Repeat the listing below in full, exactly as it stands.

**Data shown**
■ ■ ■

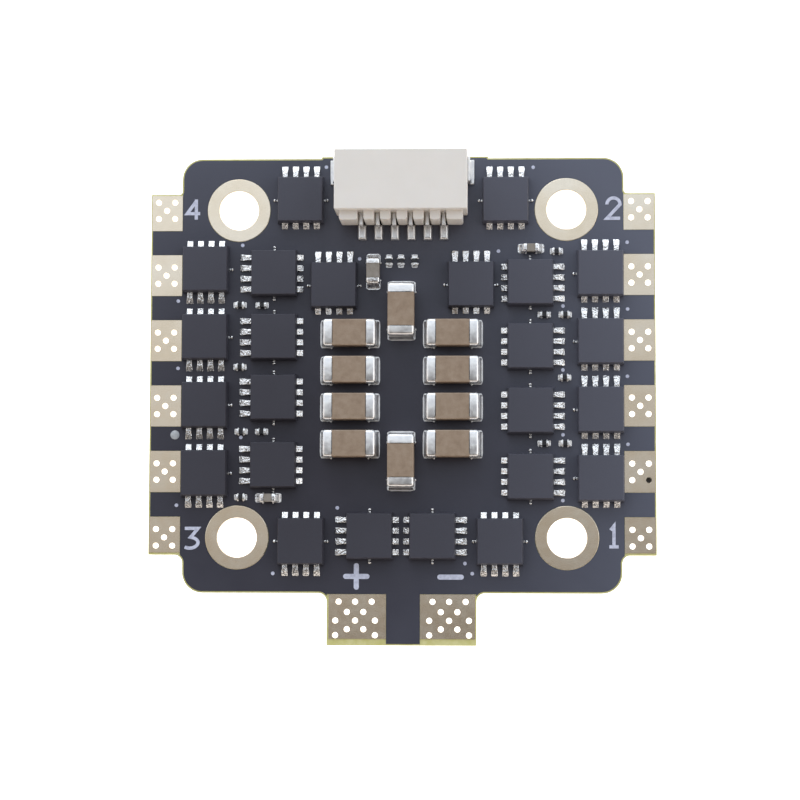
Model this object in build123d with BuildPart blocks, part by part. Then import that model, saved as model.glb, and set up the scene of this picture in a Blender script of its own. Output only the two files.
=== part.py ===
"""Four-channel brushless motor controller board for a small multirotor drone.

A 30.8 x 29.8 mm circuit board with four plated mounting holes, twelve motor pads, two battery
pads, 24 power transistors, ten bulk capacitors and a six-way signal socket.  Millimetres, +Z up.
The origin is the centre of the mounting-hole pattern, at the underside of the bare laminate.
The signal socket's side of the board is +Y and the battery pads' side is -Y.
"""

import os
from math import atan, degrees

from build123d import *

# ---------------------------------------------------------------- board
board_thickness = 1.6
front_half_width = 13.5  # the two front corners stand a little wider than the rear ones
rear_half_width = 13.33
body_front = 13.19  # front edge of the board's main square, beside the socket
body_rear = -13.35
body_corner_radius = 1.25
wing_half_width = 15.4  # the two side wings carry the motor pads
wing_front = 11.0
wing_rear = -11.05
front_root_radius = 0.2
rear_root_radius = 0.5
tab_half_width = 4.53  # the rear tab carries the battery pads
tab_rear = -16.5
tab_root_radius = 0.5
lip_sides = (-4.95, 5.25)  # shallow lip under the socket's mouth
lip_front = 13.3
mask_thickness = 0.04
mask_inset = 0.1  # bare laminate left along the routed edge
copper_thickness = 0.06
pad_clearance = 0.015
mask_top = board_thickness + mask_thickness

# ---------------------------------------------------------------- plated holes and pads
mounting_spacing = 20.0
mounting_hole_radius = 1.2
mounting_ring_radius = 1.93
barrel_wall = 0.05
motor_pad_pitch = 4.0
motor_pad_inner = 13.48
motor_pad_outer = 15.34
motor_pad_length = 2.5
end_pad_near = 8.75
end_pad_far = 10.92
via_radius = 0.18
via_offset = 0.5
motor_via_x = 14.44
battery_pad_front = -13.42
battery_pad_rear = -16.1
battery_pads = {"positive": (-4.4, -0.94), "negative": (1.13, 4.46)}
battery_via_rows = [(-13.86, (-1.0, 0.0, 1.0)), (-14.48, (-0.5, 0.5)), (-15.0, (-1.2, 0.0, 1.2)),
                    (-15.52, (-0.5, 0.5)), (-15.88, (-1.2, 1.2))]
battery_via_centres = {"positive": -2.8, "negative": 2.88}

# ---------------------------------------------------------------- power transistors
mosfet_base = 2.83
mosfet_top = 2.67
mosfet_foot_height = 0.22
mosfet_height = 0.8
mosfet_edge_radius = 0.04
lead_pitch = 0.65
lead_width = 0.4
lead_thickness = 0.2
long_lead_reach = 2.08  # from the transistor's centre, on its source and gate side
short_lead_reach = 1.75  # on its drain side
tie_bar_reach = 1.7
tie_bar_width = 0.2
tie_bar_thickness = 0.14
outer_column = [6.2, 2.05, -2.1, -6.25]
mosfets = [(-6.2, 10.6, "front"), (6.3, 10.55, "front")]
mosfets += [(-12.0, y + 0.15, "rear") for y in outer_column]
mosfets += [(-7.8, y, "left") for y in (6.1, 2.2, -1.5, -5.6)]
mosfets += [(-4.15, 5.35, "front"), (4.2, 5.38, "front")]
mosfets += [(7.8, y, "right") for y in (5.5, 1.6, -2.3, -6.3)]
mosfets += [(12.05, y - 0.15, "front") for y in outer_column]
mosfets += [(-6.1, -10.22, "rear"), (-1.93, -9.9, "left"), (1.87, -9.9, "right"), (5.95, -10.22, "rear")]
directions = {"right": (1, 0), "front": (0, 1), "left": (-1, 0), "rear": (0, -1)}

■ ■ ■

**Response to the exercise**
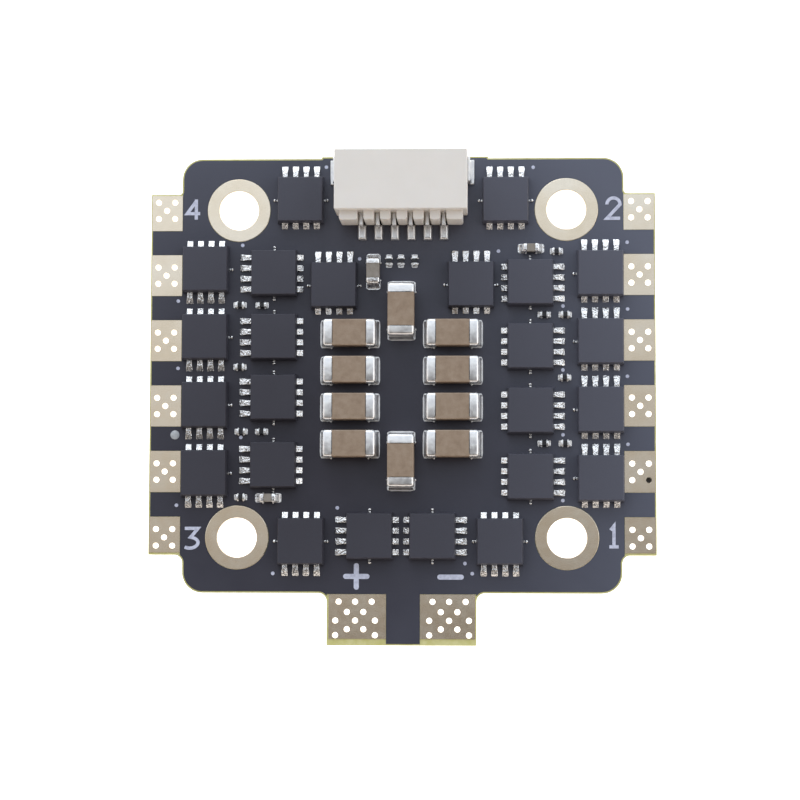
Model this object in build123d with BuildPart blocks, part by part. Then import that model, saved as model.glb, and set up the scene of this picture in a Blender script of its own. Output only the two files.
=== part.py ===
"""Four-channel brushless motor controller board for a small multirotor drone.

A 30.8 x 29.8 mm circuit board with four plated mounting holes, twelve motor pads, two battery
pads, 24 power transistors, ten bulk capacitors and a six-way signal socket.  Millimetres, +Z up.
The origin is the centre of the mounting-hole pattern, at the underside of the bare laminate.
The signal socket's side of the board is +Y and the battery pads' side is -Y.
"""

import os
from math import atan, degrees

from build123d import *

# ---------------------------------------------------------------- board
board_thickness = 1.6
front_half_width = 13.5  # the two front corners stand a little wider than the rear ones
rear_half_width = 13.33
body_front = 13.19  # front edge of the board's main square, beside the socket
body_rear = -13.35
body_corner_radius = 1.25
wing_half_width = 15.4  # the two side wings carry the motor pads
wing_front = 11.0
wing_rear = -11.05
front_root_radius = 0.2
rear_root_radius = 0.5
tab_half_width = 4.53  # the rear tab carries the battery pads
tab_rear = -16.5
tab_root_radius = 0.5
lip_sides = (-4.95, 5.25)  # shallow lip under the socket's mouth
lip_front = 13.3
mask_thickness = 0.04
mask_inset = 0.1  # bare laminate left along the routed edge
copper_thickness = 0.06
pad_clearance = 0.015
mask_top = board_thickness + mask_thickness

# ---------------------------------------------------------------- plated holes and pads
mounting_spacing = 20.0
mounting_hole_radius = 1.2
mounting_ring_radius = 1.93
barrel_wall = 0.05
motor_pad_pitch = 4.0
motor_pad_inner = 13.48
motor_pad_outer = 15.34
motor_pad_length = 2.5
end_pad_near = 8.75
end_pad_far = 10.92
via_radius = 0.18
via_offset = 0.5
motor_via_x = 14.44
battery_pad_front = -13.42
battery_pad_rear = -16.1
battery_pads = {"positive": (-4.4, -0.94), "negative": (1.13, 4.46)}
battery_via_rows = [(-13.86, (-1.0, 0.0, 1.0)), (-14.48, (-0.5, 0.5)), (-15.0, (-1.2, 0.0, 1.2)),
                    (-15.52, (-0.5, 0.5)), (-15.88, (-1.2, 1.2))]
battery_via_centres = {"positive": -2.8, "negative": 2.88}

# ---------------------------------------------------------------- power transistors
mosfet_base = 2.83
mosfet_top = 2.67
mosfet_foot_height = 0.22
mosfet_height = 0.8
mosfet_edge_radius = 0.04
lead_pitch = 0.65
lead_width = 0.4
lead_thickness = 0.2
long_lead_reach = 2.08  # from the transistor's centre, on its source and gate side
short_lead_reach = 1.75  # on its drain side
tie_bar_reach = 1.7
tie_bar_width = 0.2
tie_bar_thickness = 0.14
outer_column = [6.2, 2.05, -2.1, -6.25]
mosfets = [(-6.2, 10.6, "front"), (6.3, 10.55, "front")]
mosfets += [(-12.0, y + 0.15, "rear") for y in outer_column]
mosfets += [(-7.8, y, "left") for y in (6.1, 2.2, -1.5, -5.6)]
mosfets += [(-4.15, 5.35, "front"), (4.2, 5.38, "front")]
mosfets += [(7.8, y, "right") for y in (5.5, 1.6, -2.3, -6.3)]
mosfets += [(12.05, y - 0.15, "front") for y in outer_column]
mosfets += [(-6.1, -10.22, "rear"), (-1.93, -9.9, "left"), (1.87, -9.9, "right"), (5.95, -10.22, "rear")]
directions = {"right": (1, 0), "front": (0, 1), "left": (-1, 0), "rear": (0, -1)}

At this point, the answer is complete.